The Conservative Party is seeking confirmation from the federal ethics commissioner as to whether clearance was sought on a book deal with a Chinese state-owned publishing house that republished Justin Trudeau’s private memoirs in 2016.
“I am writing to you about concerns raised by an article published today in the Globe and Mail entitled ‘Justin Trudeau’s book was republished by a Chinese state-owned company after he became Prime Minister,’” wrote Conservative candidate Michael Barrett to Ethics Commissioner Mario Dion on Sept. 14.
“This story reveals that after he became Prime Minister, Justin Trudeau’s memoir was published by a Chinese publishing company under the title, ‘The Legend Continues.’”
According to the Globe, Trudeau’s publisher HarperCollins struck a deal with Yilin Press of Nanjing, China, which is owned by Jiangsu Phoenix Publishing and Media, a state-owned enterprise that takes orders from the propaganda department of the Jiangsu provincial Communist Party committee, to republish Trudeau’s 2014 memoir “Common Ground” in Chinese.

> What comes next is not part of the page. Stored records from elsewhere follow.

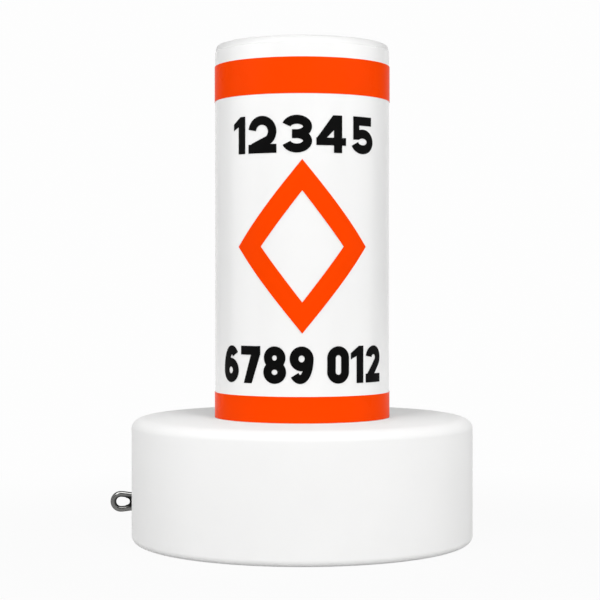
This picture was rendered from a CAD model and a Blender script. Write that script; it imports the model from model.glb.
"""Float collar buoy: its fine surfaces, films and finishes, with a floor, lamps and a camera.

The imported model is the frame. Each new piece takes its size and place from the node that
it stands for, and the small fixings under the buoy keep their own meshes with new finishes.
"""

import math

import bmesh
import bpy
from bpy.props import FloatProperty, FloatVectorProperty, IntProperty, PointerProperty
from mathutils import Matrix, Vector


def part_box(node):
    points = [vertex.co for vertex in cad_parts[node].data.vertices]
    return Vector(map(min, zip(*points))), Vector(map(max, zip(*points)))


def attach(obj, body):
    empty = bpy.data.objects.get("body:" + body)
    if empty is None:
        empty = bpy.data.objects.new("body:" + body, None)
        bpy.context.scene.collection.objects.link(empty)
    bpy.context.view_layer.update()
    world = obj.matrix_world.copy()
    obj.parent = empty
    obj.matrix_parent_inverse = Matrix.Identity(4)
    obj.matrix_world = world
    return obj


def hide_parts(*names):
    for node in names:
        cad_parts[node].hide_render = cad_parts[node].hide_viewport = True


bl_info = {
    "name": "Float collar buoy",
    "version": (1, 0, 0),
    "blender": (4, 5, 0),
    "location": "3D Viewport > Sidebar > Buoy",
    "description": "Builds the surfaces, films, finishes and stage of a float collar buoy",
    "category": "Object",
}

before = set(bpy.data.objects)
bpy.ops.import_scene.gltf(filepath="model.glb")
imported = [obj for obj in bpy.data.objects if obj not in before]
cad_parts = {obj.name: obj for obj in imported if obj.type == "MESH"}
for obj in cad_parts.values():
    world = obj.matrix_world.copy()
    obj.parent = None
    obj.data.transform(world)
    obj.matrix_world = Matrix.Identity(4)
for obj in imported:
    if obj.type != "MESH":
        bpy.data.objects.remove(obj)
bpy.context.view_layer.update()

BODY = "root"
UPPER_NUMERALS = "12345"
LOWER_NUMERALS = "6789012"
SCREW_COUNT = 6
MERGE_DISTANCE = 1e-6
SMOOTH_ANGLE = math.radians(32)
POLYETHYLENE_IOR = 1.51
LAMP_TARGET = (0, 0, 0.32)
# Each lamp's name, the setting of its power, its place and its width
LAMPS = (
    ("key_lamp", "key_power", (-2.3, -3.9, 3.0), 1.8),
    ("fill_lamp", "fill_power", (2.2, -4.0, 2.8), 1.8),
    ("high_left_lamp", "high_left_power", (-1.0, -0.65, 1.1), 0.8),
    ("high_right_lamp", "high_right_power", (1.0, -0.65, 1.1), 0.8),
    ("left_lamp", "left_power", (-3.0, -0.5, 0.9), 2.4),
    ("right_lamp", "right_power", (3.0, -0.5, 0.9), 2.4),
)


class BuoyMouldings(bpy.types.PropertyGroup):
    """Sizes of the two hollow mouldings that their boxes don't give, and the wear of the column's top."""

    wall: FloatProperty(
        name="Wall", description="Wall thickness of both mouldings", default=0.005, unit="LENGTH")
    column_floor: FloatProperty(
        name="Column floor", description="Thickness of the column's floor", default=0.008, unit="LENGTH")
    flange_thickness: FloatProperty(
        name="Flange", description="Thickness of the column's foot flange", default=0.010, unit="LENGTH")
    touch_gap: FloatProperty(
        name="Clearance", description="Clearance between pieces that touch", default=0.0003, unit="LENGTH")
    rim_width: FloatProperty(
        name="Collar rim width", description="How far the collar's top rounding reaches inwards",
        default=0.0195, unit="LENGTH")
    rim_drop: FloatProperty(
        name="Collar rim drop", description="How far the collar's top rounding reaches down",
        default=0.0135, unit="LENGTH")
    base_edge: FloatProperty(
        name="Collar base edge", description="Radius of the collar's bottom edge", default=0.009,
        unit="LENGTH")
    bore_edge: FloatProperty(
        name="Bore edge", description="Radius of the collar's edge beside the column",
        default=0.0012, unit="LENGTH")
    shoulder_drop: FloatProperty(
        name="Column shoulder drop", description="How far the column's shoulder reaches down",
        default=0.009, unit="LENGTH")
    shoulder_inset: FloatProperty(
        name="Column shoulder inset", description="How far the shoulder leans in over its height",
        default=0.0018, unit="LENGTH")
    top_edge: FloatProperty(
        name="Column top edge", description="Radius of the column's top edge", default=0.003, unit="LENGTH")
    parting_line: FloatProperty(
        name="Parting line", description="Depth of the fine line under the column's shoulder",
        default=0.0006, unit="LENGTH")
    rubbed_share: FloatProperty(
        name="Rubbed top", description="Share of its lightness that the column's top edge keeps",
        default=0.83)
    rubbed_roughness: FloatProperty(
        name="Rubbed roughness", description="Roughness that the column's top edge gains", default=0.4)
    segments: IntProperty(
        name="Segments", description="Facets round each moulding", default=216, min=24)
    edge_steps: IntProperty(
        name="Edge steps", description="Facets across each rounded edge", default=12, min=2)


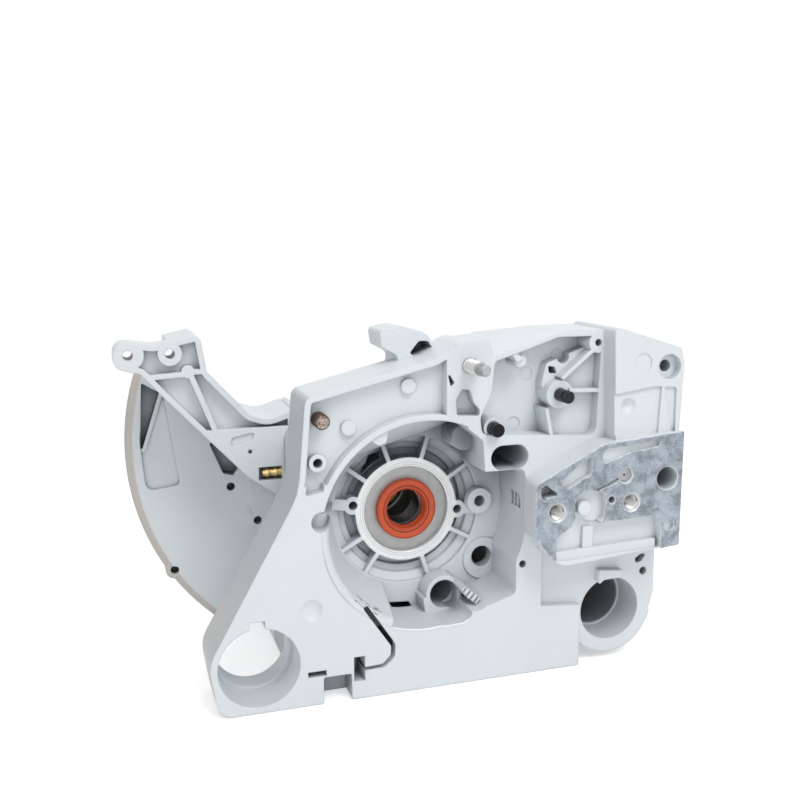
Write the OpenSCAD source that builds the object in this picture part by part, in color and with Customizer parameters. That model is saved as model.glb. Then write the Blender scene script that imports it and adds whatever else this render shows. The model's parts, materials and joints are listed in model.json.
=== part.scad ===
// Two-half crankcase of a chainsaw, with its bearings, seals, studs and screws
// Origin: middle of the clutch-side main bearing, on the crank axis
// +X towards the guide bar, +Y from the clutch side to the fan side, +Z up

/* [Main bearings] */
// Outer diameter of a main bearing
bearing_od = 40; // [38:0.5:41]
// Bore of a main bearing, which is the crankshaft's diameter
bearing_id = 17; // [15:0.5:18]
// Width of a main bearing
bearing_w = 12; // [10:0.5:13]
// Diameter of a bearing ball
ball_d = 6.75; // [5:0.25:7]
// Number of balls in a bearing
ball_count = 8; // [6:1:9]
// Distance between the middles of the two main bearings
bearing_span = 46; // [44:1:52]
// Running clearance between the moving pieces of a bearing
run_gap = 0.05; // [0.03:0.01:0.1]

/* [Shaft seals] */
// Outer diameter of a shaft seal
seal_od = 28; // [26:0.5:30]
// Width of a shaft seal
seal_w = 7; // [6:0.5:7]
// Thickness of the steel disc that carries the clutch-side seal
carrier_t = 3; // [2:0.5:4]
// How far the carrier disc lies behind the seal's face
carrier_set = 2.2; // [1.5:0.1:3]
// Gap between a seal's lip and the shaft's diameter, per side
lip_gap = 0.05; // [0.03:0.01:0.2]

/* [Crank chamber] */
// Radius of the crank chamber
chamber_r = 36; // [33:0.5:37]
// Width of the crank chamber
chamber_w = 30; // [26:1:32]
// Height of the cylinder flange above the crank axis
deck_z = 42; // [40:1:46]
// Length of the cylinder flange
deck_l = 78; // [74:1:84]
// Width of the opening under the cylinder
throat_w = 54; // [48:1:56]
// Thread diameter of a cylinder screw
deck_screw = 5; // [4:0.5:6]
// Spacing of the cylinder screws along the saw
deck_pitch_x = 66; // [64:1:68]
// Spacing of the cylinder screws across the saw
deck_pitch_y = 34; // [30:1:36]

/* [Clutch side] */
// Distance from the clutch bearing's middle to the cover face
cover_depth = 41.6; // [38:0.2:46]
// Radius of the clutch cavity
cavity_r = 46.3; // [44:0.1:47]
// Depth of the side wall behind the cover face
skirt_depth = 28; // [24:1:29]
// Distance from the clutch bearing's middle to the cavity floor
floor_depth = 13; // [12:0.5:15]
// Outer diameter of the machined ring round the bearing
boss_od = 48.4; // [46:0.2:52]
// Depth of the cast pockets round that ring
rib_pocket_depth = 8; // [4:0.5:9]
// Outer radius of the cast pockets
rib_pocket_r = 34.5; // [31:0.5:38]
// Thickness of the ribs between the pockets
rib_t = 2; // [1.5:0.1:3]
// Casting wall thickness
wall = 3.5; // [3:0.1:4]
// Width of the raised rim round the brake channel
rim_t = 2.6; // [2:0.1:3.5]
// Depth of the brake channel
channel_depth = 6; // [4:0.5:8]
// Depth of the deep part of the brake pocket
pocket_depth = 12; // [8:0.5:14]

/* [Bar pad] */
// How far the front block stands out of the cover face
block_proud = 9.7; // [7:0.1:12]
// How far the machined pad stands out of the front block
pad_proud = 3.9; // [2:0.1:6]
// Distance between the two bar stud holes
stud_pitch = 36.2; // [33:0.1:38]
// Thread diameter of the bar studs
bar_thread = 8; // [7:0.5:10]
// Depth of the bar stud holes
bar_hole_depth = 18; // [12:1:20]
// Diameter of the tensioner bore in the pad
tension_bore = 10.4; // [8:0.2:11]

/* [Buffer bores] */
// Diameter of the rear buffer bore
rear_bore = 34.6; // [32:0.2:35.6]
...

Barrett said the book deal was made at a time when Trudeau was actively pursuing building a relationship with the Chinese Communist Party (CCP), including discussing a free trade deal and joining the Asian Infrastructure Bank.
“Subsequently Mr. Trudeau has faced many important decisions regarding Canada’s relationship with China including whether to ban Huawei from Canada’s 5G network, choosing to partner with a Chinese state enterprise on the development of a COVID vaccine, responding to China’s genocide against the Uighurs, and the crackdown on Hong Kong,” he wrote.
The Globe’s report noted that former senior security and foreign policy advisers to Trudeau were unaware of the book deal, and would have advised him to reject the deal if they had known about it.
When asked about the issue by a Globe reporter during a campaign stop in Richmond, B.C., on Sept. 14, Trudeau said he played no role in the deal.
“The Globe and Mail knows full well that all the handling of the International editions of my book was done entirely by the publisher,” he said.
“And the globe mail knows full well, as well, that all of the profits from that book go to the Canadian Red Cross. I don’t see a single penny and I have nothing to do with where it gets translated or sold.”
When pressed about whether clearance was sought from Dion, Trudeau didn’t answer directly.
“The ethics commissioner has cleared all my sources of income many times,” he said.
The Epoch Times reached out to the Liberal Party for comment but did not hear back by the time of publication.
Barrett said that a book contract with an entity controlled by the CCP would have implications under the provisions in Section 7 of the Conflict of Interest Act, which states that “no public office holder shall, in the exercise of an official power, duty or function, give preferential treatment to any person or organization based on the identity of the person or organization that represents the first-mentioned person or organization.”
He added that the provisions under section 21 of the act would also have Trudeau recuse himself on decisions related to the Chinese regime.
“It is of great importance that Canadians can trust that our leaders do not have undisclosed conflicts of interests with foreign governments,” Barrett said in the letter.
He asked Dion to confirm whether Trudeau has disclosed the deal to him “at any point since 2016.”
“Your attention to this matter and clarification is of the utmost importance as Canadians decide whether to reward Justin Trudeau for breaking his promise and calling an unnecessary election in the middle of a pandemic,” he wrote.